We've all heard the negative stereotypes about seniors.
"Older people are grumpy."
"Seniors don't know how to use computers."
"They drive too slow."
"They're cute when they're so confused."
Please. These generalizations aren't just wrongheaded. They're hurtful. And, if we have anything to say about it, they're going to change.
Ageist bullying and stereotyping is harmful to seniors — not just emotionally, but physically. According to World Health Organization researchers, seniors with low self-esteem live an average 7.5 fewer years than seniors who have a positive self-image.
How can we fight it? By highlighting the positive aspects of aging and showing how the negative stereotypes are false.
Here are three views of the elderly we'd like to see the public embrace:
In other cultures, elders are revered. And that reverence plays out in the very language.
"A culture’s respect for the elderly is often reflected in its language," said TED blogger Liz Jacobs. "Honorific suffixes like –ji in Hindi enable speakers to add an extra level of respect to important people — like Mahatma Gandhi, who is often referred to as Gandhiji."

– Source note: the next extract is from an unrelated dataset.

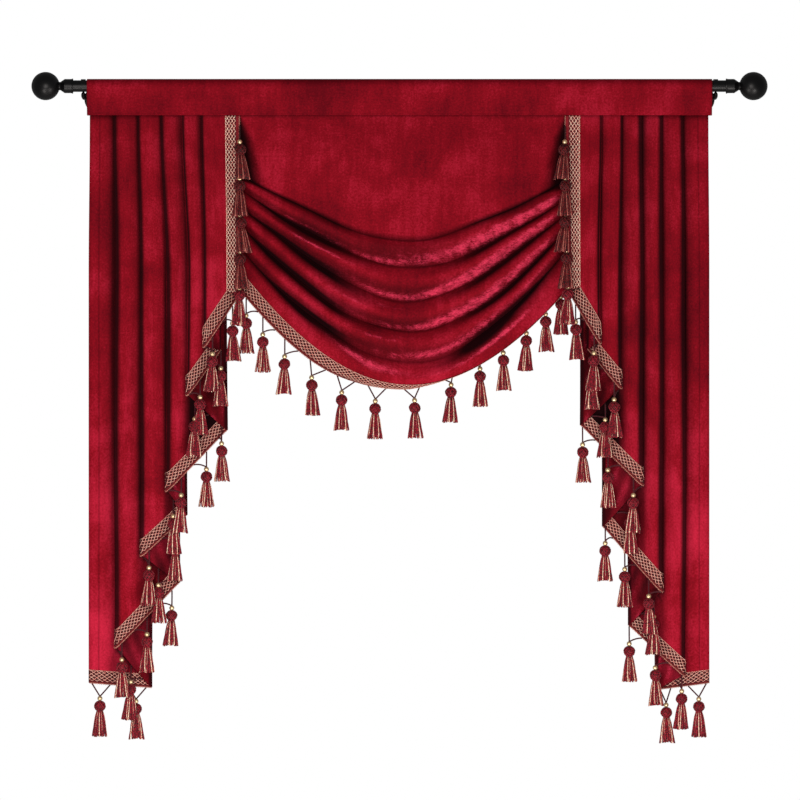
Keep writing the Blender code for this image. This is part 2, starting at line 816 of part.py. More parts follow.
def tail_trim_stations(folds):
    # The braid's stations from the seam to the outer corner, and how each stretch's tassels lean.
    columns = tail_columns(folds)
    side = 1.0 if folds[0][0] > 0 else -1.0
    inward = Vector((-side, 0.0, 0.0))
    stations = []
    leans = []

    # Down the edge beside the swag the braid lies between the cloth's first two upright lines.
    for drop in [SEAM_DROP + 0.0012] + [row[0] for row in OPENING[1:]]:
        rows = [tail_point(folds, columns[1], drop), tail_point(folds, columns[0], drop)]
        stations.append((rows, inward))
        leans.append(LEAN_ON_EDGE)

    # At the corner it turns with a mitre on to the hem.
    hem, slope = hem_at(folds, columns[1])
    inner = hem - BRAID_WIDTH * math.hypot(1.0, slope)
    rows = [tail_point(folds, columns[1], inner), tail_point(folds, columns[0], folds[0][2])]
    stations.append((rows, inward + Vector((0.0, 0.0, slope - math.hypot(1.0, slope)))))
    for column in columns[2:]:
        hem, slope = hem_at(folds, column)
        lengthen = math.hypot(1.0, slope)
        rows = [tail_point(folds, column, hem - BRAID_WIDTH * lengthen), tail_point(folds, column, hem)]
        stations.append((rows, Vector((0.0, 0.0, -lengthen))))
        kind, number, value = column
        layer = number if kind == "flat" else number - 1
        on_face = layer % 2 == 0 and (kind == "flat" or value == -90.0)
        leans.append(LEAN_ON_FACE if on_face else LEAN_ON_RETURN)
    return stations, leans


def swag_trim_stations():
    # The braid covers the swag's hem strip.
    line = len(SWAG_FOLDS) - 1
    columns = swag_columns()
    columns[0] += SWAG_BRAID_INSET
    columns[-1] -= SWAG_BRAID_INSET
    stations = []
    for x in columns:
        shares = (0.06, 0.25, 0.5, 0.75, 1.0)
        rows = [(swag_point(line, share, x), swag_normal(line, share, x)) for share in shares]
        stations.append((rows, (rows[4][0] - rows[3][0]).normalized()))
    return stations, [LEAN_ON_SWAG if x < CURLED_FROM else LEAN_BEHIND_CURL for x in columns]


def make_trim(name, stations, cord, leans, thickness, gap, places, finish):
    trim = edged_braid(name, stations, thickness, gap)
    joined(trim, hang_tassels(name, loop_places(cord, places, leans)))
    trim.data.materials.clear()
    trim.data.materials.append(finish)


def make_trims():
    for name, folds in (("trim_left", LEFT_TAIL), ("trim_right", RIGHT_TAIL)):
        stations, leans = tail_trim_stations(folds)
        finish = material(name + "_braid", GOLD_BRAID, 0.75)
        cord = cord_path(stations, TAIL_THICKNESS, CLEARANCE)
        places = even_places(cord, *TAIL_TRIM_ENDS, TASSELS_ON_TAIL)
        make_trim(name, stations, cord, leans, TAIL_THICKNESS, CLEARANCE, places, finish)
    stations, leans = swag_trim_stations()
    finish = material("trim_swag_braid", GOLD_BRAID, 0.75)
    cord = cord_path(stations, SWAG_THICKNESS, 3 * CLEARANCE)
    places = places_over(cord, SWAG_TASSELS)
    make_trim("trim_swag", stations, cord, leans, SWAG_THICKNESS, 3 * CLEARANCE, places, finish)


clear_scene()
make_rod(material("rod_black", SATIN_BLACK, 0.35, 0.6))
make_finial("finial_left", -1.0, material("finial_left_black", SATIN_BLACK, 0.35, 0.6))
make_finial("finial_right", 1.0, material("finial_right_black", SATIN_BLACK, 0.35, 0.6))
make_bracket("bracket_left", -1.0, material("bracket_left_black", SATIN_BLACK, 0.35, 0.6))
make_bracket("bracket_right", 1.0, material("bracket_right_black", SATIN_BLACK, 0.35, 0.6))
make_rod_pocket(material("rod_pocket_cloth", BURGUNDY, 0.85))
make_swag(material("swag_cloth", BURGUNDY, 0.85))
make_tail("tail_left", LEFT_TAIL, material("tail_left_cloth", BURGUNDY, 0.85))
make_tail("tail_right", RIGHT_TAIL, material("tail_right_cloth", BURGUNDY, 0.85))
make_trims()
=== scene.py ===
# The looks of the swag valance: its chenille, its tasselled braid and the black rod it hangs on.
# Metres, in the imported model's frame: X along the rod, Z up, the wall at y = 0, the room at -Y.

import math

import bpy
import numpy as np
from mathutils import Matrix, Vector


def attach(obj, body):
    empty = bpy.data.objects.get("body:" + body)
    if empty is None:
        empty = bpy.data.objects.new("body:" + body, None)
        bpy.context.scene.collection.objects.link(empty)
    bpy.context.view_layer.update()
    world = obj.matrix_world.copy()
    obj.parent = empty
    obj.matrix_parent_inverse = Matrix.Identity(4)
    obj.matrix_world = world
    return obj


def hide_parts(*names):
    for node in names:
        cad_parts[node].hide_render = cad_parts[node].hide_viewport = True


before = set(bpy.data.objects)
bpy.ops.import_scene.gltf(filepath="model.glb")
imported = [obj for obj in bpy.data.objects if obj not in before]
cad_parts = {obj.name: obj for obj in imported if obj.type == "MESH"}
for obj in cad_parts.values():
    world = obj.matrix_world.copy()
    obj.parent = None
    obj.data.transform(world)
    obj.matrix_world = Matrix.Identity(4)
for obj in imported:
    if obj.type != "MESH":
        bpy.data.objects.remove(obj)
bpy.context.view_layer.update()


# Curtain rod
# A steel tube 28 mm across, sprayed satin black and baked. It runs inside the rod pocket, rests in
# the two brackets' cups, and its ends are pushed into the finials.

ROD_RADIUS = 0.014
ROD_FROM_WALL = 0.080
ROD_HEIGHT = 0.028
ROD_HALF_LENGTH = 0.800
ROD_WALL = 0.0012
BORE_DEPTH = 0.010
EDGE_BREAK = 0.0003
TURNED_SIDES = 64
AXIS_PLACE = Vector((0.0, -ROD_FROM_WALL, ROD_HEIGHT))


def linear(code):
    # An sRGB hex value as the linear colour that a shader takes.
    parts = [int(code[i:i + 2], 16) / 255.0 for i in (1, 3, 5)]
    shares = (p / 12.92 if p <= 0.04045 else ((p + 0.055) / 1.055) ** 2.4 for p in parts)
    return tuple(shares) + (1.0,)


def add_node(tree, kind, values=None, links=None, **options):
    # One node with its options, its sockets' values and the outputs that feed them.
    node = tree.nodes.new(kind)
    for option, value in options.items():
        setattr(node, option, value)
    for socket, value in (values or {}).items():
        node.inputs[socket].default_value = value
    for socket, source in (links or {}).items():
        tree.links.new(source, node.inputs[socket])
    return node


def new_finish(name, colour, **sockets):
    # A material with its shader's own values, returned with its node tree and shader.
    made = bpy.data.materials.new(name)
    made.use_nodes = True
    made.diffuse_color = linear(colour)
    shader = made.node_tree.nodes["Principled BSDF"]
    shader.inputs["Base Color"].default_value = linear(colour)
    for socket, value in sockets.items():
        shader.inputs[socket.replace("_", " ")].default_value = value
    return made, made.node_tree, shader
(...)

"The suffix –san in Japanese, which is often used with elders, reveals the nation’s deep veneration for the old," she observed. "The country regularly holds Respect for the Aged Day, with the media running special features that profile the oldest Japanese citizens. The Japanese also see a person’s 60th birthday as a huge event. Kankrei, as the celebration is called, marks a rite of passage into old age."
In some countries — China, for example, where adult children are legally required to visit their parents often — respect for elders is even written into the law.
Not so much in the Western world. Why?
Our elders have worked to give themselves and their children good lives. They've cultivated careers, made successes of themselves, learned things, helped others and they pass on their knowledge. We'd like to see America recognize that.
We're certainly not calling for a law that requires adult children to visit their older parents. But we wouldn't mind seeing the develop of a cultural movement that extols the virtues of age, rather than a continued focus on the negative aspects of aging.
Older workers aren't past their prime.
Ever heard a person at work talk about how "out of touch" an older coworker is? Ever experienced a recruiter's or hiring manager's dismissal of an older job candidate because they assume that candidate "can't have too many good years left" or "isn't worth the investment?"
The fact is, older Americans are working more productively and longer into their traditional "retirement years" than ever before. It's almost becoming routing to hear about people working well into their 70s, 80s and 90s.
And they don't all do it because they need the income. Many have embarked on second careers. Some just don't want to sit around the house. They enjoy the professional world and want to remain in it.
We'd like to see the paradigm shift from one in which older job candidates and workers are undervalued or pushed out of the workforce, to one that values them for their demonstrated and ongoing contributions.
Older people can be attractive, too.
That will take some social engineering. First, Hollywood will need to start casting more seniors and stop relegating older people to stereotyped roles.
For example, a 2016 University of Southern California study of the entertainment industry noted that, even though our population is rapidly aging, only 11 percent of the characters in the 100 top-grossing films of 2015 were 60 or older. Seventy-eight of those films had no older women in lead or supporting roles.
Simply put, Hollywood execs don't think that the public wants to see older people on TV and movie screens. They don't believe that older people — especially older women — are viewed as appealing, alluring, or arresting, so they don't cast older actresses and actors in plum roles.
We'd like to see that view change.
Luckily, society seems to be waking up. Increasingly, the public is celebrating older actors and actresses for their on-screen abilities, and less so for their looks. Sex may have sold in the past, but it's no longer the be-all, end-all qualification for lead actors and actresses.
We applaud that shift.
What are you doing to change stereotypes about seniors?
The fight against ageism really begins with each of us. We must individually decide to affect collective change. And we can do that easily — by refusing to propagate negative stereotypes. We can all commit to treat our elders with respect, and to treat them as social equals to younger people.
With your help, we can win the fight against ageism. Will you join us?